If you look at the published menu included below you will see that it looks a lot like a public-school lunch menu.  The menu had a 6-week cycle where the lunch and dinner meals were switched, so the reality was 3 weeks of menu variety.  While it looks good on paper, I can assure you that the paper tastes better.  As I have described elsewhere theft was a major problem, especially after it was turned over to Aramark and Trinity.  This had a significant impact on the meal preparation.  For instance, when a recipe called for spices, the required amounts would be issued to the inmate cook.  If he decided to steal the spices and sell them on the yard, then the dish he prepared would be bland.  Likewise, the Kool-Aid drink mix came in powdered form and if the person preparing it decided to take some of it then the drink would taste watery.  Many guys would take the seasoning packs from Raman Noodles that they would purchase in the commissary to season the meals in the chow hall.  I did that on a regular basis, but I also noticed that the food served in the chow hall was like a flavor blackhole.  No matter how much seasonings or hot sauce I put on some dishes it didn’t seem to make a difference.

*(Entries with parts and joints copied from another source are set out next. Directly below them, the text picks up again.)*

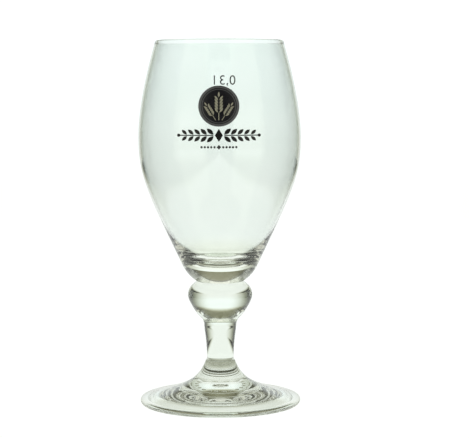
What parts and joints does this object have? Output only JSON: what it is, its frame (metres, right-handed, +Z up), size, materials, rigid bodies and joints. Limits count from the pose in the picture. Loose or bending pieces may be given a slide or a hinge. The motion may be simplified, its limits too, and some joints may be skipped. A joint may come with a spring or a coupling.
{
  "type": "stemmed beer glass",
  "caption": "Clear stemmed beer glass: tulip bowl with a thick base on a round knop, short tapering stem and wide hollowed foot, with a dark round badge and ornament printed on the bowl.",
  "frame": {"origin": "middle of the foot's standing ring, on the surface that the glass stands on", "axes": "+Z up along the axis of the glass, -Y towards the side that carries the badge, +X to the right of the badge seen from the front"},
  "size_m": [0.0802, 0.0803, 0.18],
  "materials": {
    "blown_glass": "clear, fire polished",
    "pressed_glass": "clear, pressed, slightly green in the thick",
    "dark_enamel": "fired screen print, satin gloss",
    "silver_enamel": "fired screen print with a dull silver pigment",
    "pale_enamel": "fired screen print, satin gloss",
    "grey_enamel": "fired screen print, thin"
  },
  "bodies": {
    "root": {"bowl": "blown_glass", "stem": "pressed_glass", "foot": "pressed_glass", "badge_ground": "dark_enamel", "badge_ring": "silver_enamel", "badge_motif": "pale_enamel", "ornament_band": "dark_enamel", "bead_row": "grey_enamel", "fill_line": "grey_enamel"}
  },
  "joints": []
}
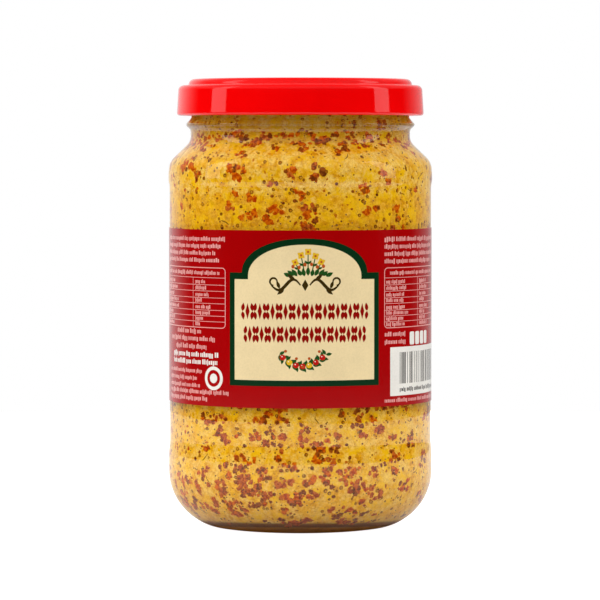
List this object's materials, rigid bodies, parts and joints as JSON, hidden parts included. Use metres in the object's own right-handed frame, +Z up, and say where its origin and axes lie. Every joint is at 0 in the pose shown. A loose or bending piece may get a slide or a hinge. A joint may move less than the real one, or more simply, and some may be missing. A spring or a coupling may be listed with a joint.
{
  "type": "jar of wholegrain mustard",
  "caption": "Round clear glass jar filled with wholegrain mustard, shut by a pressed metal lid, with a paper label wrapped round its recessed side.",
  "frame": {"origin": "middle of the base, on the surface that the jar stands on", "axes": "+Z up along the jar's axis, the middle of the label's printed front faces -Y"},
  "size_m": [0.0702, 0.0702, 0.1188],
  "materials": {
    "clear_glass": "clear, smooth",
    "wholegrain_mustard": "moist paste with whole seeds and seed hulls",
    "label_paper": "printed, semi-gloss",
    "lid_lacquer": "gloss lacquer"
  },
  "bodies": {
    "root": {"glass_jar": "clear_glass", "mustard": "wholegrain_mustard", "label": "label_paper", "lid": "lid_lacquer"}
  },
  "joints": []
}
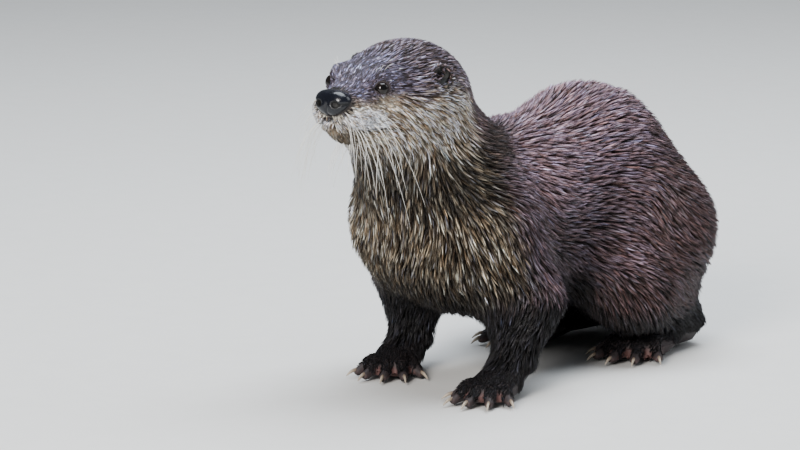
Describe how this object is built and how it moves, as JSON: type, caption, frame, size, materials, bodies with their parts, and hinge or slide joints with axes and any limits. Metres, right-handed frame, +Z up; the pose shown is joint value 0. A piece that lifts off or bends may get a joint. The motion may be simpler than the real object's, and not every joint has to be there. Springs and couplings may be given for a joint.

On several special occasions when volunteers from a faith-based organization came into the prison and shared a meal with us in the chow hall, I got to observe first-hand the reactions of people who had never tasted prison food before.  The experienced volunteers who knew better than to eat the meal would stick to the fruit, but there was always one rookie who would try the meal.  Without fail we would hear the next day that the brave volunteer who tried the food ended up sick overnight.  To say that prison food is an acquired taste would be an understatement.  Conversely, I heard from more than one guy who had returned to prison that there would be a period of adjustment when I went home as my body got used to real food again.  The only good thing that I can say about prison food is that it is better than what they serve in the county jails.